▶ [WORK TO BE COMPLETED]: Quote verbatim everything from the line containing "front_shell();" down to the line containing "bpy.data.objects.remove(obj)", with both of those lines included and no others.

▶ [MATERIAL PROVIDED]:

= = = = = = =

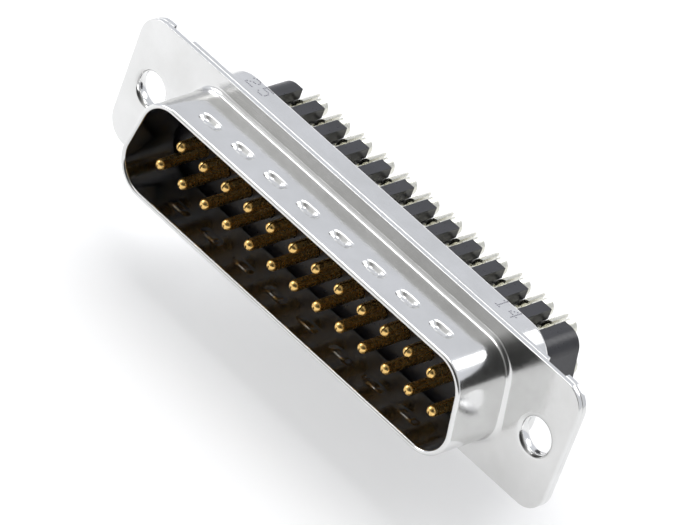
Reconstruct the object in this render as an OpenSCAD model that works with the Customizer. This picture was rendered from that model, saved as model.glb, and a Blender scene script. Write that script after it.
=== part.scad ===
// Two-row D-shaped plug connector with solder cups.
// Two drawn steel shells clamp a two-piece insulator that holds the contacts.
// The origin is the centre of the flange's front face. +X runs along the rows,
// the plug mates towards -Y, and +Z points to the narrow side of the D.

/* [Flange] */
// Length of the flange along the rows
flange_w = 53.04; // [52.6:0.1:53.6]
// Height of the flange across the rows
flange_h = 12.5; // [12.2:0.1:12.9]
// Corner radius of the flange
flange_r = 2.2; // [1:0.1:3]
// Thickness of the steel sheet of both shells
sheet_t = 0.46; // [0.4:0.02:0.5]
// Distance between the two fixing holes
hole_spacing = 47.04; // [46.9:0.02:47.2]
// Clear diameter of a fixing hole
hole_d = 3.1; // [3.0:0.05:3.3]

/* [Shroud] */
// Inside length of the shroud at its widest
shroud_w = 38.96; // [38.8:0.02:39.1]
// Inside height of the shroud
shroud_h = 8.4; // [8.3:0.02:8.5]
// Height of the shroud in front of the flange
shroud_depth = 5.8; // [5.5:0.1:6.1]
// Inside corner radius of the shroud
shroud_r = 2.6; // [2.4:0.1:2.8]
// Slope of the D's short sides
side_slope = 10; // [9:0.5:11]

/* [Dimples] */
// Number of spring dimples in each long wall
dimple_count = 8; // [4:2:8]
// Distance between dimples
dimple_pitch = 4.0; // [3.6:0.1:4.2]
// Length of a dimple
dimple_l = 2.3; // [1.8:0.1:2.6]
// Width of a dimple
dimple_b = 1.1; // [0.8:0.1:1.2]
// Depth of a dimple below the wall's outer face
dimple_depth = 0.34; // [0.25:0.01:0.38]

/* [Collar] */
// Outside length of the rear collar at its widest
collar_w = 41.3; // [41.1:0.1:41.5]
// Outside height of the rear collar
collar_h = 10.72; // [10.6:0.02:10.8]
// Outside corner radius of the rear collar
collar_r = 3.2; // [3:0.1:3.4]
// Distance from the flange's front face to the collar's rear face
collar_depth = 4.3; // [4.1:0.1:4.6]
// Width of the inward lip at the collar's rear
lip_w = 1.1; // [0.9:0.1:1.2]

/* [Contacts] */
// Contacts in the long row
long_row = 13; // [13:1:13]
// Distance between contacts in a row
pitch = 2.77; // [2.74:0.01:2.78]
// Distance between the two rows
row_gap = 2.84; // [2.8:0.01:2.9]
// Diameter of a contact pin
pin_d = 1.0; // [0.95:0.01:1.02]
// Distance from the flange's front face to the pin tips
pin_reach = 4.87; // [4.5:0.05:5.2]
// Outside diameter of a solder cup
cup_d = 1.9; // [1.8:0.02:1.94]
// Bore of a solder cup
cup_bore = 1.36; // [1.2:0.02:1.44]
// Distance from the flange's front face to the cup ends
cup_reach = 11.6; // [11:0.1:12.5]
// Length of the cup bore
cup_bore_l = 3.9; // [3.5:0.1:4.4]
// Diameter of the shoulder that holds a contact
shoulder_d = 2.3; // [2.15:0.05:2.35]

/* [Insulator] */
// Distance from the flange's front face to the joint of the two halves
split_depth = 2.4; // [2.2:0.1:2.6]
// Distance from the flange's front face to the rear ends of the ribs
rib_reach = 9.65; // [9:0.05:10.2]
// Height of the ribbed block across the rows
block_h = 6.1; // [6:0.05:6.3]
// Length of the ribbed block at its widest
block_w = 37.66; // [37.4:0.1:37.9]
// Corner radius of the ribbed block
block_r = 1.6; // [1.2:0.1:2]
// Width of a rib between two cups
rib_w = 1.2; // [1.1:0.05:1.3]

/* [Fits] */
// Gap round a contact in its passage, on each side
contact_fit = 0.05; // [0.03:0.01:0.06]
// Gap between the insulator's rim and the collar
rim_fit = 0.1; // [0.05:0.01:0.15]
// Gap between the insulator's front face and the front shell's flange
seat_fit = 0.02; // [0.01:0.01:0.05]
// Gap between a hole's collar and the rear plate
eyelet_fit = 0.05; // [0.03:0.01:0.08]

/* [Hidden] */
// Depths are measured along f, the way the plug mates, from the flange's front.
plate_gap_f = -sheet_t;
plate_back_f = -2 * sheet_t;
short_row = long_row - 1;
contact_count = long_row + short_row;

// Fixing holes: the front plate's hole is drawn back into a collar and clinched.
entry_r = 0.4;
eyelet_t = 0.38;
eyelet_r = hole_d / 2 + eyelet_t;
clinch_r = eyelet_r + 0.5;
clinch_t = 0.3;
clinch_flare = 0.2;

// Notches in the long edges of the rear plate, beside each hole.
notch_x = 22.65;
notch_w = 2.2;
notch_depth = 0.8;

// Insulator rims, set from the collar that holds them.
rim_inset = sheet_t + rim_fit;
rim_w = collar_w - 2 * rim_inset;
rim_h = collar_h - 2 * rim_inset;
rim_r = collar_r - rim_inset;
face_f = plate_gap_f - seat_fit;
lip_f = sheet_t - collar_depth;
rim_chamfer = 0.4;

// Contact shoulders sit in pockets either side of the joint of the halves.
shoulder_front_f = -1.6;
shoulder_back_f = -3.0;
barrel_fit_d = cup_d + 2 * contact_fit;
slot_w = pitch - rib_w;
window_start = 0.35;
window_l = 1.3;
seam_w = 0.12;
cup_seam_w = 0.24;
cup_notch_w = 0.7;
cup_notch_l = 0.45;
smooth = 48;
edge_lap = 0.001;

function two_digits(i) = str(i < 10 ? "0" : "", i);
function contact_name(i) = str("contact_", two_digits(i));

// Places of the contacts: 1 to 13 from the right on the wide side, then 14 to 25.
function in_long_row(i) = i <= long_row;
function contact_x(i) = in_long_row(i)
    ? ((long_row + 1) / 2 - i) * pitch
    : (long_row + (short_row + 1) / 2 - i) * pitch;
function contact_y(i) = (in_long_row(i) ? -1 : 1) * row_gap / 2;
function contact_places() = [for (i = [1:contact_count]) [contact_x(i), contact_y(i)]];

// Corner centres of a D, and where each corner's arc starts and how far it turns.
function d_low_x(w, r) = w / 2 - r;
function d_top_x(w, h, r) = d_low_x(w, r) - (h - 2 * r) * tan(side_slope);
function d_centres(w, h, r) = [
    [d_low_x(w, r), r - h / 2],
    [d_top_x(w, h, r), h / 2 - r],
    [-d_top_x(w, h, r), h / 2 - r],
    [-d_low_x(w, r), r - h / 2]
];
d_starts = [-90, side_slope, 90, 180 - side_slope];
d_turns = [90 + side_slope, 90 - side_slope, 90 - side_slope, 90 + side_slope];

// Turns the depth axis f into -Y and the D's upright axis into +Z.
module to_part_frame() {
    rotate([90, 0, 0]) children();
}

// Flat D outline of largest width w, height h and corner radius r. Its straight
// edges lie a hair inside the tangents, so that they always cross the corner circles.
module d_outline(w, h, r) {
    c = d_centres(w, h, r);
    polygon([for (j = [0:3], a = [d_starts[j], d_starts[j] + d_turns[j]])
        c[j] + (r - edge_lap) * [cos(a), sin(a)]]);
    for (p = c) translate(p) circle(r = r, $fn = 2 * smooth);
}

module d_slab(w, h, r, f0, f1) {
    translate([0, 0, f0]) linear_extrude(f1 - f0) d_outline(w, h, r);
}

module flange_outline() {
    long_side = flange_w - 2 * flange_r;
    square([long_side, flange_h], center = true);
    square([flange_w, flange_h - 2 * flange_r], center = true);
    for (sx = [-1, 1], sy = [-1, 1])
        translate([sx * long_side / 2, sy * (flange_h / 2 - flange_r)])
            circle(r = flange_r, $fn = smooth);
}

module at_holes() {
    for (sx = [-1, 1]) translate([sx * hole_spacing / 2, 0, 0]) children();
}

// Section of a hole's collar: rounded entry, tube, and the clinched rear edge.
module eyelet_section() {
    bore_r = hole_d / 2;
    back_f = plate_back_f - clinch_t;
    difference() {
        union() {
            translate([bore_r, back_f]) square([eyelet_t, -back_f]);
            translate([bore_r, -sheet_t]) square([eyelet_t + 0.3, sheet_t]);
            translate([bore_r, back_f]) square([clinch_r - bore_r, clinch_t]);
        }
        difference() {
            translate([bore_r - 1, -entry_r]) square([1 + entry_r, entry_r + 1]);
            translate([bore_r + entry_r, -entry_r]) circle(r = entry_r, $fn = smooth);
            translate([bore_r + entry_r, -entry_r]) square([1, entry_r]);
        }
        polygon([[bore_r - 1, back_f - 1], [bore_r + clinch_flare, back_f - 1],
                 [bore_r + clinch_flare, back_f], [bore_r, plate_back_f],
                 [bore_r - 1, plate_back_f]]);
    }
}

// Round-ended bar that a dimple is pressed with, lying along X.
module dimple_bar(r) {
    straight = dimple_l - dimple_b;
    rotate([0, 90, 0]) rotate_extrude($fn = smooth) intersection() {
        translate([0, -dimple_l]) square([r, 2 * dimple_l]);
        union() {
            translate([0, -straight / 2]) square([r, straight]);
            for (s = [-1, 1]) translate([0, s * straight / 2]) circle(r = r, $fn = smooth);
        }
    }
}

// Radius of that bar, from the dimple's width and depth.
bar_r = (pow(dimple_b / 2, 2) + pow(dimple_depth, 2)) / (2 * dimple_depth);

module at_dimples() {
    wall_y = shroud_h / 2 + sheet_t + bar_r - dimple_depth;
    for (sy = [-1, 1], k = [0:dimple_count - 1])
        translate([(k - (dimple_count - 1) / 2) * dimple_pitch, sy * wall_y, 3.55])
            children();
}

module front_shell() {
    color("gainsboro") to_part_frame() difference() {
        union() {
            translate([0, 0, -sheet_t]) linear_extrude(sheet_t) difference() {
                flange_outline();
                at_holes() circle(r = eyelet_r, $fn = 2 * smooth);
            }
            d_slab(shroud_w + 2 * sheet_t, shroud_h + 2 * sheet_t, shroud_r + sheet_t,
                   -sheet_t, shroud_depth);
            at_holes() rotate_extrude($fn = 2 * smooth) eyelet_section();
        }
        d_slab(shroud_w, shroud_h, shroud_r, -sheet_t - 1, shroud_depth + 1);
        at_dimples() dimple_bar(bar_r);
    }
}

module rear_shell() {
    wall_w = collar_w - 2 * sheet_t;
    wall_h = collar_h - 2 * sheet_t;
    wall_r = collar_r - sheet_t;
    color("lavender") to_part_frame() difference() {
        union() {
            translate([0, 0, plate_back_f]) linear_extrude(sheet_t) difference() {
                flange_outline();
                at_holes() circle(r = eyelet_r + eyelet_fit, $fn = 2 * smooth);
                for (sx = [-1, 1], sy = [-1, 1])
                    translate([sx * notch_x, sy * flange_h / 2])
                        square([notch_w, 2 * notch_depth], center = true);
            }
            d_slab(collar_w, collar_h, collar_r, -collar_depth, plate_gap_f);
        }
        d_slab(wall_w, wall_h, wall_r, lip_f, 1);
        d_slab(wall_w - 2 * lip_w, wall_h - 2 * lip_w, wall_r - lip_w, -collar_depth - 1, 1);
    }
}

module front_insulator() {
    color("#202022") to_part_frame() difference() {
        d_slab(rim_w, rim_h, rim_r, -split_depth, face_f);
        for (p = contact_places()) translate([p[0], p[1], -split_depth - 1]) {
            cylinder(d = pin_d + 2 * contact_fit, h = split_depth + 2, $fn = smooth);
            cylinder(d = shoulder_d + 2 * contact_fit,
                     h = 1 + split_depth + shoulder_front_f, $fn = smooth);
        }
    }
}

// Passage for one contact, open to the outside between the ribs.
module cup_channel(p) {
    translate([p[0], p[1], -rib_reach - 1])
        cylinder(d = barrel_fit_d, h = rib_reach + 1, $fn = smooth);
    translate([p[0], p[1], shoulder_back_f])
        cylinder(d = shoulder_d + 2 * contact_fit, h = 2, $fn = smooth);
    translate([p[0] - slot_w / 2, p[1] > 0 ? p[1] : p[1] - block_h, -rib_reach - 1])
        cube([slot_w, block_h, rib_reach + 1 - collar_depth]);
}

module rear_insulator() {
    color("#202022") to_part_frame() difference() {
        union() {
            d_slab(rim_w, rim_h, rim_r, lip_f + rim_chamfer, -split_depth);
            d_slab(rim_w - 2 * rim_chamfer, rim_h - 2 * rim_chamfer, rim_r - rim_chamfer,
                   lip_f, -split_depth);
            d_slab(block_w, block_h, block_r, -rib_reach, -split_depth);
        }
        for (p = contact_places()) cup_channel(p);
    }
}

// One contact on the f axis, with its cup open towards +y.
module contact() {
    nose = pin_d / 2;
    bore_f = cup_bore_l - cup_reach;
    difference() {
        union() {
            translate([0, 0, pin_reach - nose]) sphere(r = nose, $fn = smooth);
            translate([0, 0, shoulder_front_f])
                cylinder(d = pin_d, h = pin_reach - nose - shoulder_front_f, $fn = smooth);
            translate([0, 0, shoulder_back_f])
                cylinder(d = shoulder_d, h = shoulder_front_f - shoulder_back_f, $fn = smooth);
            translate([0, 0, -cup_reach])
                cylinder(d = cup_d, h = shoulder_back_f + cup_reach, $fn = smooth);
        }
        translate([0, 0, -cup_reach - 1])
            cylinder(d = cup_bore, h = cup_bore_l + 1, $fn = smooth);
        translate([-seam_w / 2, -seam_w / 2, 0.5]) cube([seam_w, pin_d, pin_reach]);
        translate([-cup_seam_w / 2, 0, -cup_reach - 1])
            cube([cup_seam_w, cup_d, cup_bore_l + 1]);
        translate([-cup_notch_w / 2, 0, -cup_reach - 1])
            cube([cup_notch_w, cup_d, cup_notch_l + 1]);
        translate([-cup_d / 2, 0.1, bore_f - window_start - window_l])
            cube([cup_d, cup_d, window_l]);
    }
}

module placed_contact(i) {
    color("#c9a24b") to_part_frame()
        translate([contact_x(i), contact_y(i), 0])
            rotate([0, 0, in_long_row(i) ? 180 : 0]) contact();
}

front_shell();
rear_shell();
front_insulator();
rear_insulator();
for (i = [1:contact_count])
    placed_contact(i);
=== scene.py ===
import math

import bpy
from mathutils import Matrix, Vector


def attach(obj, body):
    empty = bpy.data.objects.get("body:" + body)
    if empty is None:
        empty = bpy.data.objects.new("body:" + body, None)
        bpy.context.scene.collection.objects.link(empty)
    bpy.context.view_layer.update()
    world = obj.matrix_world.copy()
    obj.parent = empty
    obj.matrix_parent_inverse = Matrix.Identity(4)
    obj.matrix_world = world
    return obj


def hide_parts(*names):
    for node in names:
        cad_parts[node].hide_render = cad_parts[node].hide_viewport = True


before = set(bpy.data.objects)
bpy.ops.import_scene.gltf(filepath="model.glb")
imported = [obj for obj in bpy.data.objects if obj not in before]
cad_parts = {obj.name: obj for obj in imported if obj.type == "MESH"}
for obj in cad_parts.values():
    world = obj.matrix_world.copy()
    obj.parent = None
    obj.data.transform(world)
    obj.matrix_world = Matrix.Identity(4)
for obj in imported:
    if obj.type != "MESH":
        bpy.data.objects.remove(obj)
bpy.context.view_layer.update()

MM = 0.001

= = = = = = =

▶ [SOLUTION TO THIS TASK]:
front_shell();
rear_shell();
front_insulator();
rear_insulator();
for (i = [1:contact_count])
    placed_contact(i);
=== scene.py ===
import math

import bpy
from mathutils import Matrix, Vector


def attach(obj, body):
    empty = bpy.data.objects.get("body:" + body)
    if empty is None:
        empty = bpy.data.objects.new("body:" + body, None)
        bpy.context.scene.collection.objects.link(empty)
    bpy.context.view_layer.update()
    world = obj.matrix_world.copy()
    obj.parent = empty
    obj.matrix_parent_inverse = Matrix.Identity(4)
    obj.matrix_world = world
    return obj


def hide_parts(*names):
    for node in names:
        cad_parts[node].hide_render = cad_parts[node].hide_viewport = True


before = set(bpy.data.objects)
bpy.ops.import_scene.gltf(filepath="model.glb")
imported = [obj for obj in bpy.data.objects if obj not in before]
cad_parts = {obj.name: obj for obj in imported if obj.type == "MESH"}
for obj in cad_parts.values():
    world = obj.matrix_world.copy()
    obj.parent = None
    obj.data.transform(world)
    obj.matrix_world = Matrix.Identity(4)
for obj in imported:
    if obj.type != "MESH":
        bpy.data.objects.remove(obj)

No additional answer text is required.